Each line should be copied exactly.

*** INPUT FOR THIS TASK ***

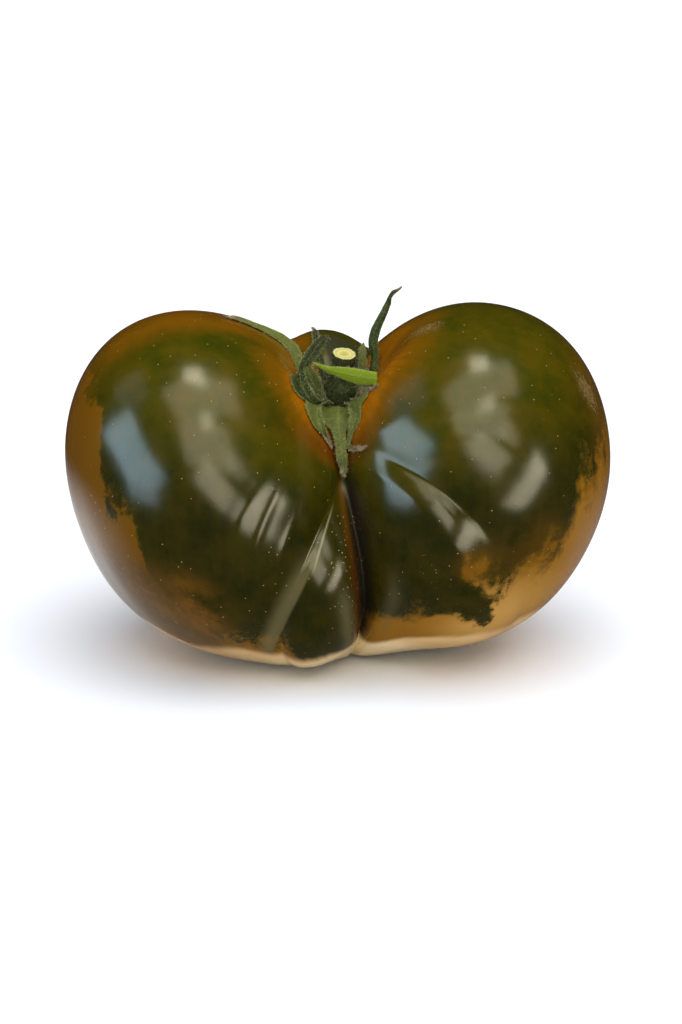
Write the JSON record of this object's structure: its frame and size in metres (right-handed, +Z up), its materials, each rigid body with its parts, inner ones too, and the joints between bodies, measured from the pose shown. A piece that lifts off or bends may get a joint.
{
  "type": "tomato",
  "caption": "Large ribbed tomato with two high shoulders, a deep front crease, a green calyx and a short cut stalk, resting on its underside.",
  "frame": {"origin": "on the surface it rests on, under the middle of the fruit", "axes": "+X along the fruit's widest way, through both shoulders; -Y towards the side with the deep crease; +Z up"},
  "size_m": [0.0987, 0.0674, 0.0691],
  "materials": {
    "fruit_skin": "smooth waxy skin, dark olive green ripening to orange and tan",
    "sepal": "matt, finely hairy green leaf with dry brown tips",
    "stalk": "matt dark green stalk with a pale cut face"
  },
  "bodies": {
    "root": {"fruit": "fruit_skin", "calyx": "sepal", "pedicel": "stalk"}
  },
  "joints": []
}
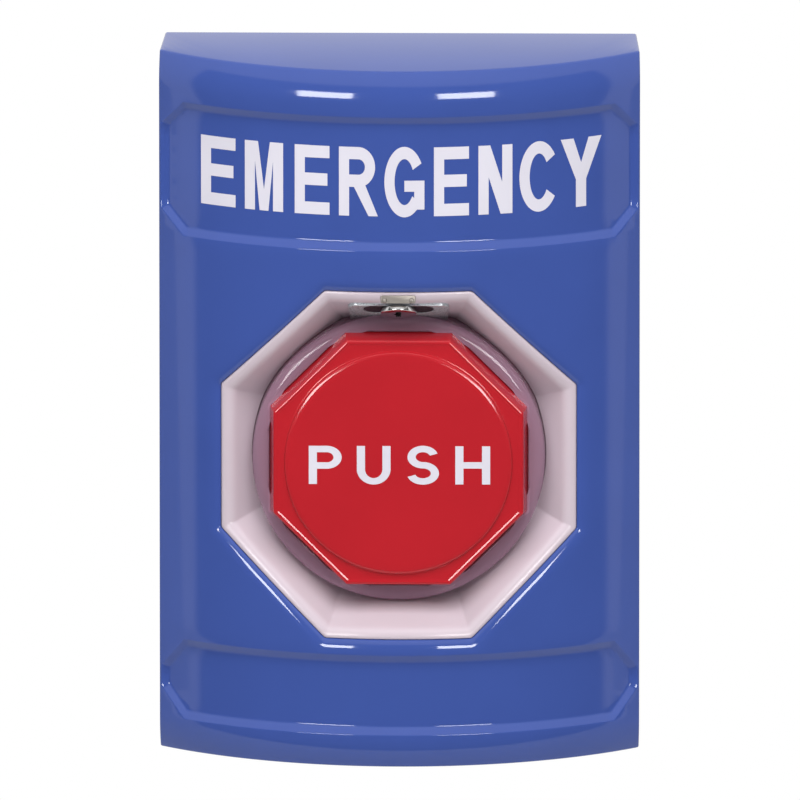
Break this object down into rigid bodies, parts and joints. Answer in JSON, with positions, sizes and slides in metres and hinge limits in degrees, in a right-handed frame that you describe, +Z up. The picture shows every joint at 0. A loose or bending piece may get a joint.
{
  "type": "panic button",
  "caption": "Wall-mounted panic button station: bowed blue cover, octagonal white recess, clear round collar, red octagonal push button and a key lock that resets it.",
  "frame": {"origin": "on the wall plane, behind the middle of the cover and midway between the two box screw holes", "axes": "+Z up, +X to the right as seen from the front, +Y into the wall; the front faces -Y"},
  "size_m": [0.0824, 0.0535, 0.123],
  "materials": {
    "blue_plastic": "gloss",
    "white_plastic": "gloss",
    "clear_plastic": "clear gloss",
    "red_plastic": "gloss",
    "black_plastic": "fine matt",
    "grey_plastic": "fine matt",
    "chrome": "polished",
    "dark_zinc": "satin",
    "spring_steel": "bright drawn",
    "zinc_steel": "zinc plated",
    "brass": "bright"
  },
  "bodies": {
    "station": {"front_cover": "blue_plastic", "octagon_bezel": "white_plastic", "clear_collar": "clear_plastic", "return_spring": "spring_steel", "mechanism_housing": "grey_plastic", "housing_screws": "zinc_steel", "block_screws": "zinc_steel", "contact_block_left": "black_plastic", "contact_block_right": "black_plastic", "contact_spring_left": "spring_steel", "contact_spring_right": "spring_steel", "terminal_screws": "brass", "terminal_clamps": "zinc_steel", "lock_plate": "chrome", "lock_barrel": "dark_zinc", "lock_clip": "spring_steel", "latch_spring": "spring_steel", "back_plate": "zinc_steel", "cover_screws": "zinc_steel"},
    "button": {"button_cap": "red_plastic", "plunger_stem": "black_plastic"},
    "contact_left": {"contact_plunger_left": "red_plastic"},
    "contact_right": {"contact_plunger_right": "red_plastic"},
    "lock_core": {"lock_plug": "chrome", "lock_cam": "zinc_steel", "cam_screw": "zinc_steel"},
    "latch": {"latch_slide": "zinc_steel"}
  },
  "joints": [
    {"name": "button_push", "type": "slide", "parent": "station", "child": "button", "axis": [0, 1, 0], "range_m": [0, 0.005], "stiffness_N_per_m": 900, "springref_m": -0.002, "deforming": ["return_spring"]},
    {"name": "contact_left_push", "type": "slide", "parent": "station", "child": "contact_left", "axis": [0, 1, 0], "range_m": [0, 0.005], "stiffness_N_per_m": 300, "deforming": ["contact_spring_left"]},
    {"name": "contact_right_push", "type": "slide", "parent": "station", "child": "contact_right", "axis": [0, 1, 0], "range_m": [0, 0.005], "stiffness_N_per_m": 300, "deforming": ["contact_spring_right"]},
    {"name": "lock_turn", "type": "hinge", "parent": "station", "child": "lock_core", "pos_m": [0, -0.02707, 0.01843], "axis": [0, 0.4406, 0.8977], "range_deg": [0, 90]},
    {"name": "latch_shift", "type": "slide", "parent": "station", "child": "latch", "axis": [-1, 0, 0], "range_m": [0, 0.002], "deforming": ["latch_spring"]}
  ],
  "couplings": [
    {"joint": "contact_left_push", "follows": "button_push", "ratio": 1},
    {"joint": "contact_right_push", "follows": "button_push", "ratio": 1},
    {"joint": "lock_turn", "follows": "latch_shift", "rad_per_m": 785.4}
  ]
}
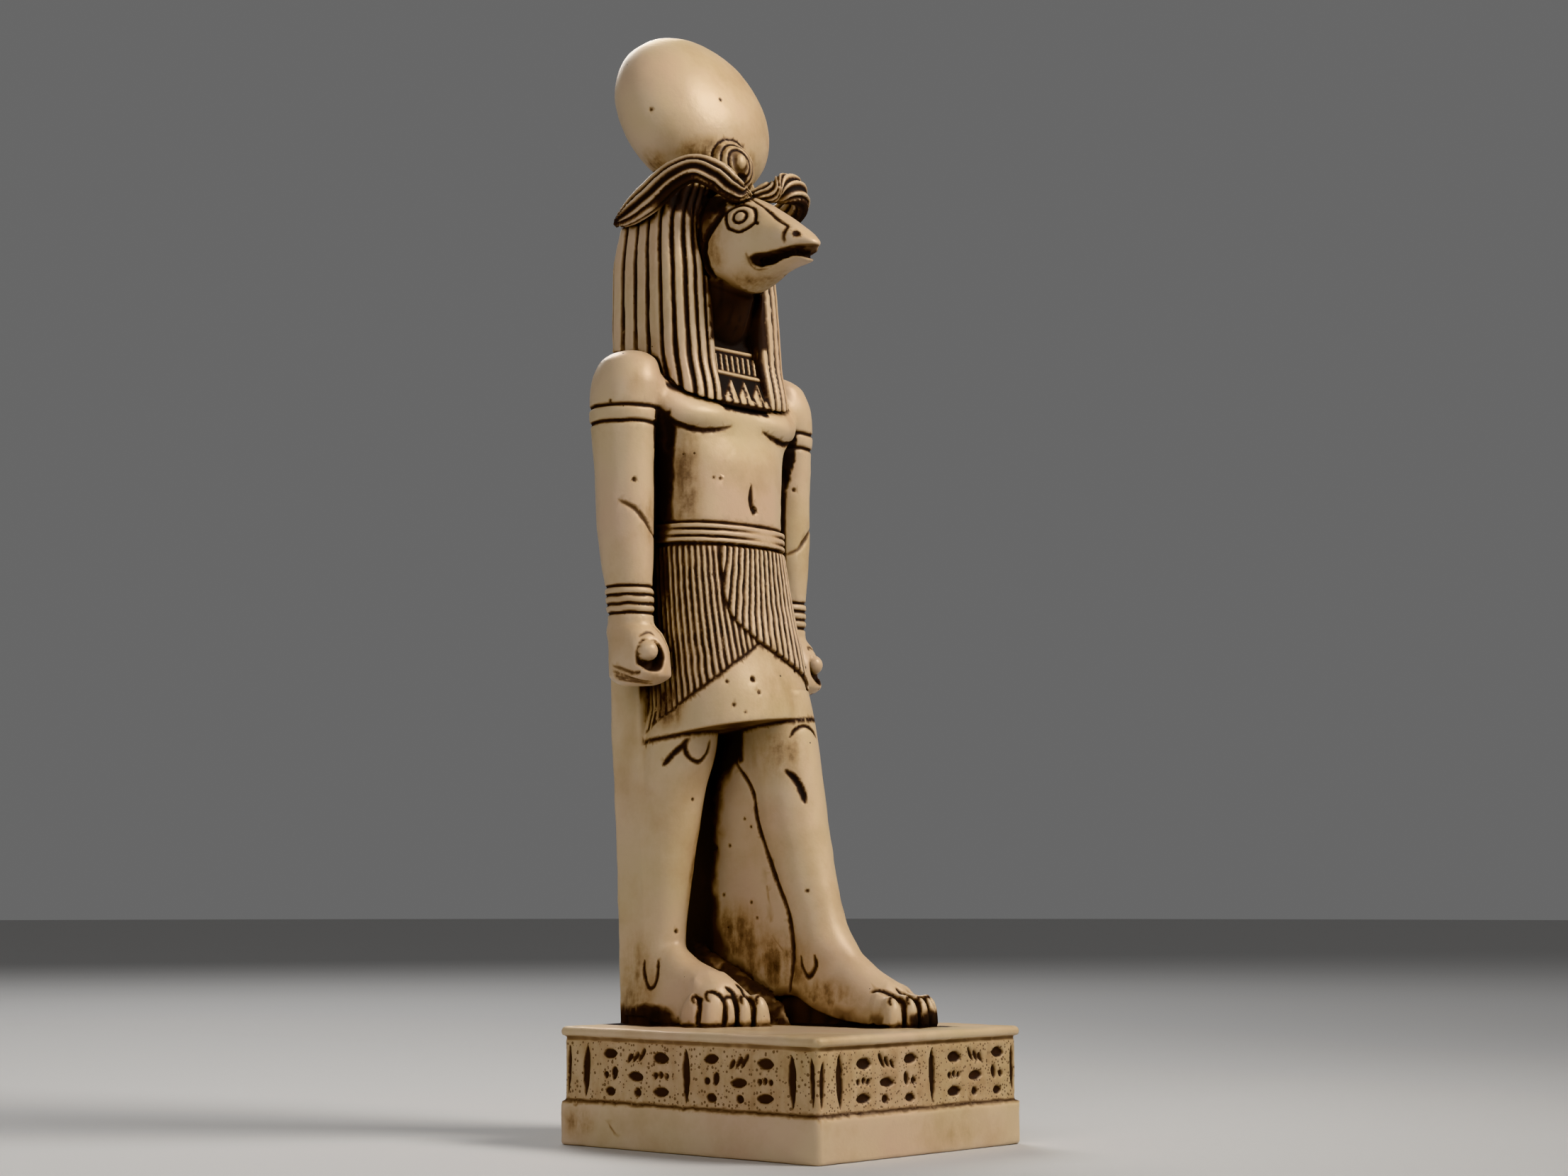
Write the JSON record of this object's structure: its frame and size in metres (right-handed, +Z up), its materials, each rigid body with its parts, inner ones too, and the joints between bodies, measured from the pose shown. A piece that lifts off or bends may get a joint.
{
  "type": "khnum statue",
  "caption": "Small cast statue of a striding ram-headed figure with a sun disc, striped wig and pleated kilt on a plinth with a band of sunk strokes.",
  "frame": {"origin": "middle of the plinth's flat underside", "axes": "+Z up, the figure faces -Y, and its right hand is on the -X side"},
  "size_m": [0.0658, 0.0786, 0.2434],
  "materials": {
    "cast_ivory": "ivory-coloured casting with a satin rub on the high places and a dark brown wash left in every groove"
  },
  "bodies": {
    "root": {"statue_casting": "cast_ivory"}
  },
  "joints": []
}
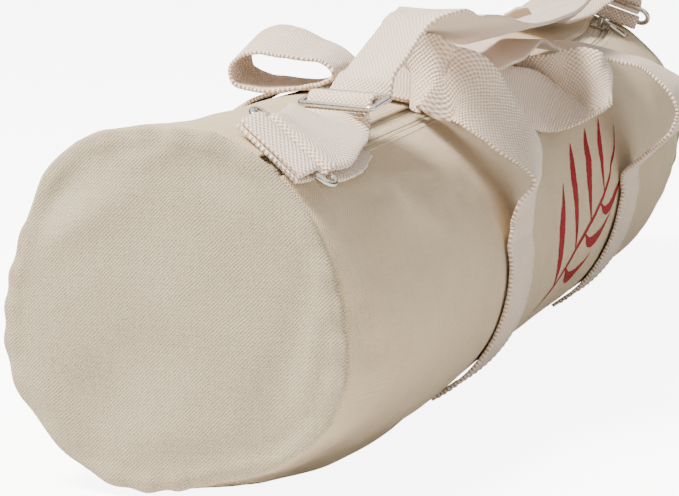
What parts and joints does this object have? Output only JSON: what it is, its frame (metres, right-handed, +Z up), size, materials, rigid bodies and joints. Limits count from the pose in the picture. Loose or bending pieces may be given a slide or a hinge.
{
  "type": "yoga mat bag",
  "caption": "Round canvas yoga mat bag lying on its side, with a zipped opening along its top, webbing carrying handles and an adjustable shoulder strap on rings.",
  "frame": {"origin": "on the floor under the middle of the bag's length, at the middle of the flat strip that it lies on", "axes": "+X along the bag towards the end with the zip slider, +Z up, the zip and the front handle are turned towards -Y"},
  "size_m": [0.6205, 0.2037, 0.2026],
  "materials": {
    "tube_canvas": "natural unbleached cotton canvas",
    "end_canvas": "natural unbleached cotton canvas",
    "cotton_webbing": "thick woven cotton webbing",
    "zip_tape": "woven zip tape",
    "zip_coil": "nylon coil",
    "nickel_plated_steel": "nickel plated"
  },
  "bodies": {
    "bag": {"body_tube": "tube_canvas", "end_near": "end_canvas", "end_far": "end_canvas", "zip_tape_front": "zip_tape", "zip_tape_back": "zip_tape", "zip_teeth": "zip_coil", "zip_slider": "nickel_plated_steel", "shoulder_strap": "cotton_webbing", "strap_slider": "nickel_plated_steel", "ring_near": "nickel_plated_steel", "ring_far": "nickel_plated_steel", "tab_near": "cotton_webbing", "tab_far": "cotton_webbing", "handle_front": "cotton_webbing", "handle_back": "cotton_webbing"},
    "zip_pull": {"zip_pull": "nickel_plated_steel"}
  },
  "joints": [
    {"name": "zip_pull_hinge", "type": "hinge", "parent": "bag", "child": "zip_pull", "pos_m": [0.28356, -0.03076, 0.16026], "axis": [-0.9952, 0.0314, -0.0931], "range_deg": [0, 195]}
  ]
}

***

EXERCISE SOLUTION:
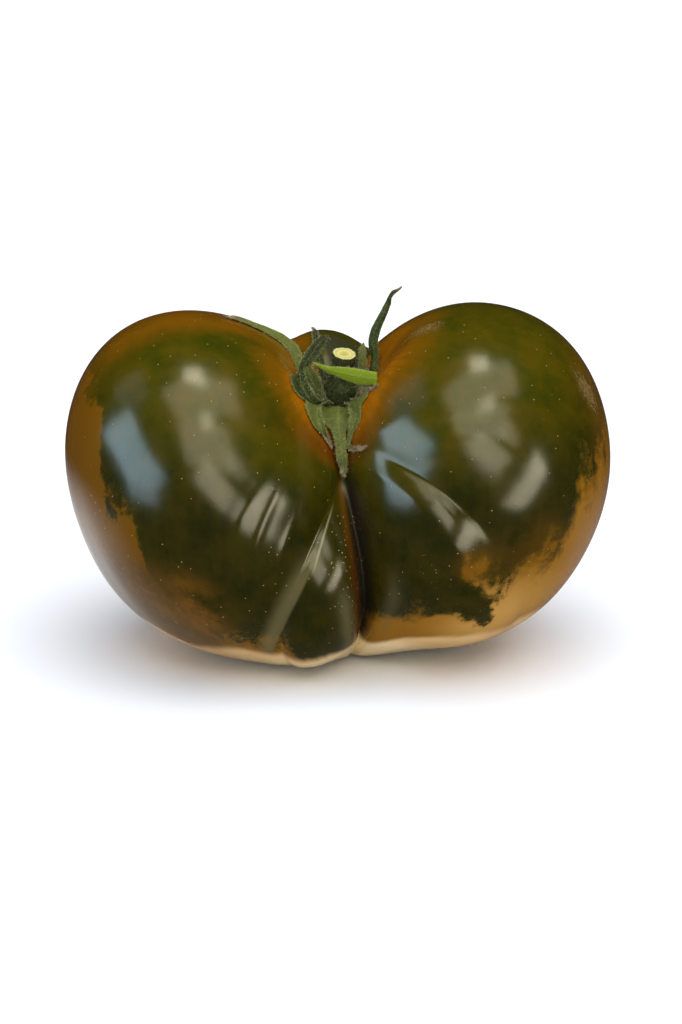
Write the JSON record of this object's structure: its frame and size in metres (right-handed, +Z up), its materials, each rigid body with its parts, inner ones too, and the joints between bodies, measured from the pose shown. A piece that lifts off or bends may get a joint.
{
  "type": "tomato",
  "caption": "Large ribbed tomato with two high shoulders, a deep front crease, a green calyx and a short cut stalk, resting on its underside.",
  "frame": {"origin": "on the surface it rests on, under the middle of the fruit", "axes": "+X along the fruit's widest way, through both shoulders; -Y towards the side with the deep crease; +Z up"},
  "size_m": [0.0987, 0.0674, 0.0691],
  "materials": {
    "fruit_skin": "smooth waxy skin, dark olive green ripening to orange and tan",
    "sepal": "matt, finely hairy green leaf with dry brown tips",
    "stalk": "matt dark green stalk with a pale cut face"
  },
  "bodies": {
    "root": {"fruit": "fruit_skin", "calyx": "sepal", "pedicel": "stalk"}
  },
  "joints": []
}
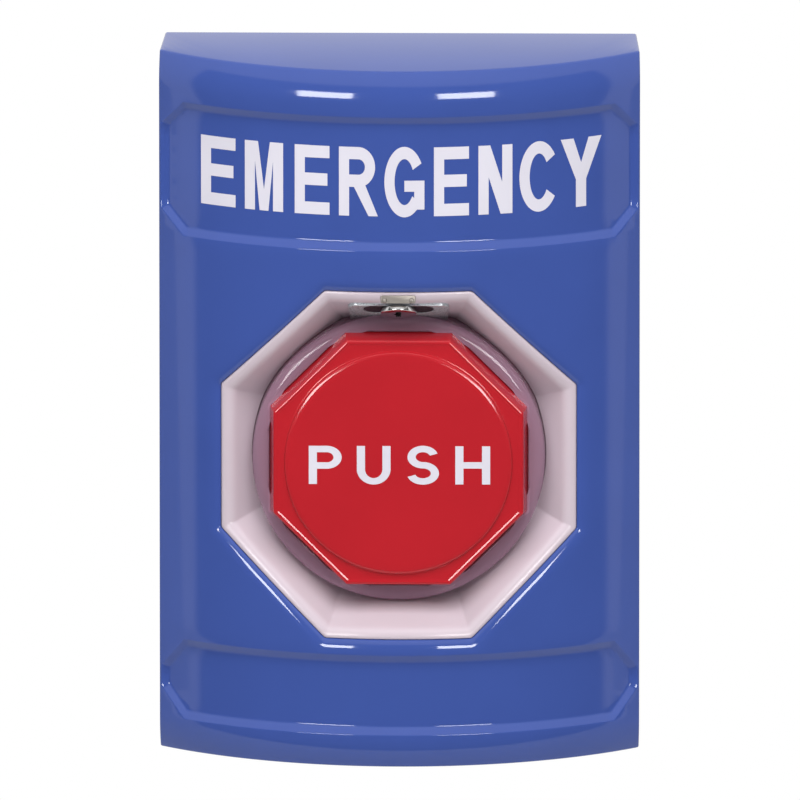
Break this object down into rigid bodies, parts and joints. Answer in JSON, with positions, sizes and slides in metres and hinge limits in degrees, in a right-handed frame that you describe, +Z up. The picture shows every joint at 0. A loose or bending piece may get a joint.
{
  "type": "panic button",
  "caption": "Wall-mounted panic button station: bowed blue cover, octagonal white recess, clear round collar, red octagonal push button and a key lock that resets it.",
  "frame": {"origin": "on the wall plane, behind the middle of the cover and midway between the two box screw holes", "axes": "+Z up, +X to the right as seen from the front, +Y into the wall; the front faces -Y"},
  "size_m": [0.0824, 0.0535, 0.123],
  "materials": {
    "blue_plastic": "gloss",
    "white_plastic": "gloss",
    "clear_plastic": "clear gloss",
    "red_plastic": "gloss",
    "black_plastic": "fine matt",
    "grey_plastic": "fine matt",
    "chrome": "polished",
    "dark_zinc": "satin",
    "spring_steel": "bright drawn",
    "zinc_steel": "zinc plated",
    "brass": "bright"
  },
  "bodies": {
    "station": {"front_cover": "blue_plastic", "octagon_bezel": "white_plastic", "clear_collar": "clear_plastic", "return_spring": "spring_steel", "mechanism_housing": "grey_plastic", "housing_screws": "zinc_steel", "block_screws": "zinc_steel", "contact_block_left": "black_plastic", "contact_block_right": "black_plastic", "contact_spring_left": "spring_steel", "contact_spring_right": "spring_steel", "terminal_screws": "brass", "terminal_clamps": "zinc_steel", "lock_plate": "chrome", "lock_barrel": "dark_zinc", "lock_clip": "spring_steel", "latch_spring": "spring_steel", "back_plate": "zinc_steel", "cover_screws": "zinc_steel"},
    "button": {"button_cap": "red_plastic", "plunger_stem": "black_plastic"},
    "contact_left": {"contact_plunger_left": "red_plastic"},
    "contact_right": {"contact_plunger_right": "red_plastic"},
    "lock_core": {"lock_plug": "chrome", "lock_cam": "zinc_steel", "cam_screw": "zinc_steel"},
    "latch": {"latch_slide": "zinc_steel"}
  },
  "joints": [
    {"name": "button_push", "type": "slide", "parent": "station", "child": "button", "axis": [0, 1, 0], "range_m": [0, 0.005], "stiffness_N_per_m": 900, "springref_m": -0.002, "deforming": ["return_spring"]},
    {"name": "contact_left_push", "type": "slide", "parent": "station", "child": "contact_left", "axis": [0, 1, 0], "range_m": [0, 0.005], "stiffness_N_per_m": 300, "deforming": ["contact_spring_left"]},
    {"name": "contact_right_push", "type": "slide", "parent": "station", "child": "contact_right", "axis": [0, 1, 0], "range_m": [0, 0.005], "stiffness_N_per_m": 300, "deforming": ["contact_spring_right"]},
    {"name": "lock_turn", "type": "hinge", "parent": "station", "child": "lock_core", "pos_m": [0, -0.02707, 0.01843], "axis": [0, 0.4406, 0.8977], "range_deg": [0, 90]},
    {"name": "latch_shift", "type": "slide", "parent": "station", "child": "latch", "axis": [-1, 0, 0], "range_m": [0, 0.002], "deforming": ["latch_spring"]}
  ],
  "couplings": [
    {"joint": "contact_left_push", "follows": "button_push", "ratio": 1},
    {"joint": "contact_right_push", "follows": "button_push", "ratio": 1},
    {"joint": "lock_turn", "follows": "latch_shift", "rad_per_m": 785.4}
  ]
}
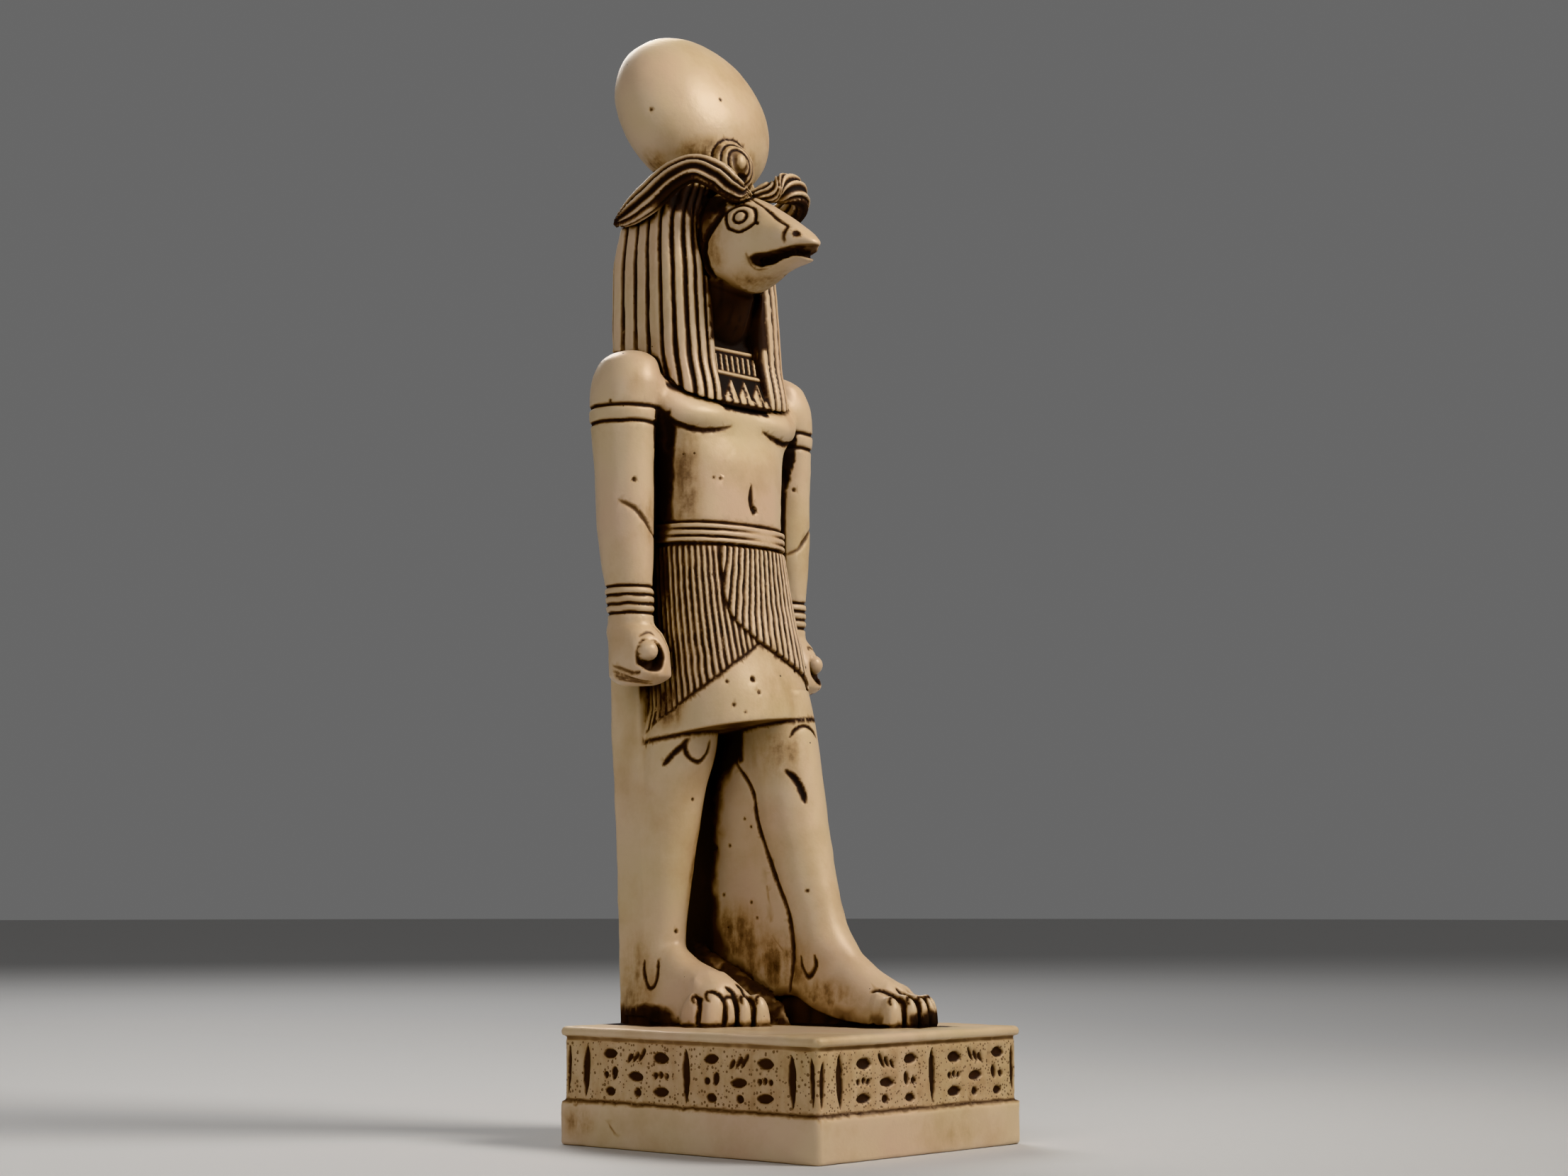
Write the JSON record of this object's structure: its frame and size in metres (right-handed, +Z up), its materials, each rigid body with its parts, inner ones too, and the joints between bodies, measured from the pose shown. A piece that lifts off or bends may get a joint.
{
  "type": "khnum statue",
  "caption": "Small cast statue of a striding ram-headed figure with a sun disc, striped wig and pleated kilt on a plinth with a band of sunk strokes.",
  "frame": {"origin": "middle of the plinth's flat underside", "axes": "+Z up, the figure faces -Y, and its right hand is on the -X side"},
  "size_m": [0.0658, 0.0786, 0.2434],
  "materials": {
    "cast_ivory": "ivory-coloured casting with a satin rub on the high places and a dark brown wash left in every groove"
  },
  "bodies": {
    "root": {"statue_casting": "cast_ivory"}
  },
  "joints": []
}
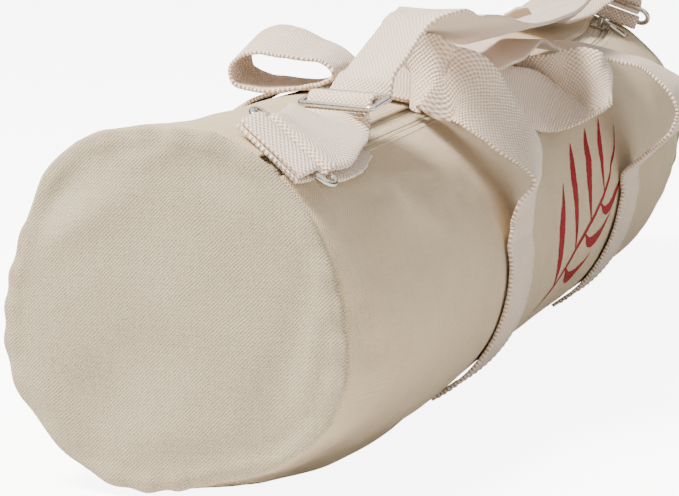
What parts and joints does this object have? Output only JSON: what it is, its frame (metres, right-handed, +Z up), size, materials, rigid bodies and joints. Limits count from the pose in the picture. Loose or bending pieces may be given a slide or a hinge.
{
  "type": "yoga mat bag",
  "caption": "Round canvas yoga mat bag lying on its side, with a zipped opening along its top, webbing carrying handles and an adjustable shoulder strap on rings.",
  "frame": {"origin": "on the floor under the middle of the bag's length, at the middle of the flat strip that it lies on", "axes": "+X along the bag towards the end with the zip slider, +Z up, the zip and the front handle are turned towards -Y"},
  "size_m": [0.6205, 0.2037, 0.2026],
  "materials": {
    "tube_canvas": "natural unbleached cotton canvas",
    "end_canvas": "natural unbleached cotton canvas",
    "cotton_webbing": "thick woven cotton webbing",
    "zip_tape": "woven zip tape",
    "zip_coil": "nylon coil",
    "nickel_plated_steel": "nickel plated"
  },
  "bodies": {
    "bag": {"body_tube": "tube_canvas", "end_near": "end_canvas", "end_far": "end_canvas", "zip_tape_front": "zip_tape", "zip_tape_back": "zip_tape", "zip_teeth": "zip_coil", "zip_slider": "nickel_plated_steel", "shoulder_strap": "cotton_webbing", "strap_slider": "nickel_plated_steel", "ring_near": "nickel_plated_steel", "ring_far": "nickel_plated_steel", "tab_near": "cotton_webbing", "tab_far": "cotton_webbing", "handle_front": "cotton_webbing", "handle_back": "cotton_webbing"},
    "zip_pull": {"zip_pull": "nickel_plated_steel"}
  },
  "joints": [
    {"name": "zip_pull_hinge", "type": "hinge", "parent": "bag", "child": "zip_pull", "pos_m": [0.28356, -0.03076, 0.16026], "axis": [-0.9952, 0.0314, -0.0931], "range_deg": [0, 195]}
  ]
}